The possible Government logic banning foreign surrogacy to prevent its misuse, seems counterproductive. Rich Indian commissioning parents can still dominate surrogate mothers through water tight contracts. Barometers of domestic altruistic surrogacy will be an opportunity for corruption and exploitation, sweeping the business of surrogacy into unethical hands in an underground abusive trade. The ends will defeat the means. Surrogacy may still flourish with abandon. Sweeping it under the carpet will not help. Ignoring its prevalence cannot extinguish it at a stroke.
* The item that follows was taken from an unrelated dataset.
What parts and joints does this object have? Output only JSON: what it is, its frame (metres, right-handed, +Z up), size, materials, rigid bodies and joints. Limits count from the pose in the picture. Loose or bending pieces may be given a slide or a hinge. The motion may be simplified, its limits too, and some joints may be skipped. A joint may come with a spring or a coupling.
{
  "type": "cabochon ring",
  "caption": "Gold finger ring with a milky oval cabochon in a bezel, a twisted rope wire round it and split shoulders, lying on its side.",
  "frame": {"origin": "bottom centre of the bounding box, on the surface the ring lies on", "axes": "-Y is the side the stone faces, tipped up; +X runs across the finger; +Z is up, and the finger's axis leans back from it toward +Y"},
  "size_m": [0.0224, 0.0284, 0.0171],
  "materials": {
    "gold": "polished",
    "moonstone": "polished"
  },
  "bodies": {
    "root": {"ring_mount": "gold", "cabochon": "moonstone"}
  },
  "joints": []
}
India, having kindled the fire of surrogacy, now cannot sit back and turn a blind eye. Considering that the commissioning mothers may be Indian nationals whose lives and safety may be at grave risk, there is a dire need for enactment of a wholesome law enveloping all current societal practices associated with surrogacy. If by an existing law made by Parliament, children from India are permitted to be adopted by foreigners irrespective of being a couple or being single, subject to checks, clearances, permissions and screening by a court, a similar logic must prevail for surrogacy as well. The proper approach would be to regulate the practice by a clear codified law in tandem with what has become a societal practice. Persons, citizens or foreigners will not matter. The appropriate and desirable method would be to create a mechanism to judge the suitability of proposed surrogate parents rather than to debar all single or foreign persons. An existing strict and rigorous mechanism in existence for inter country adoptions administered by Central Adoption Resource Agency (CARA), which is now a statutory body, is the ideal example to cite in support. We cannot shut our thinking simply because of the problems. Solutions must be found and a law governing surrogacy for which we have been waiting for the past ten years must give birth to a statute. An unjust proposed law cannot arbitrarily stamp out a determination process of the rights of parties. It is undemocratic and intolerant. Law, thus, must make a call.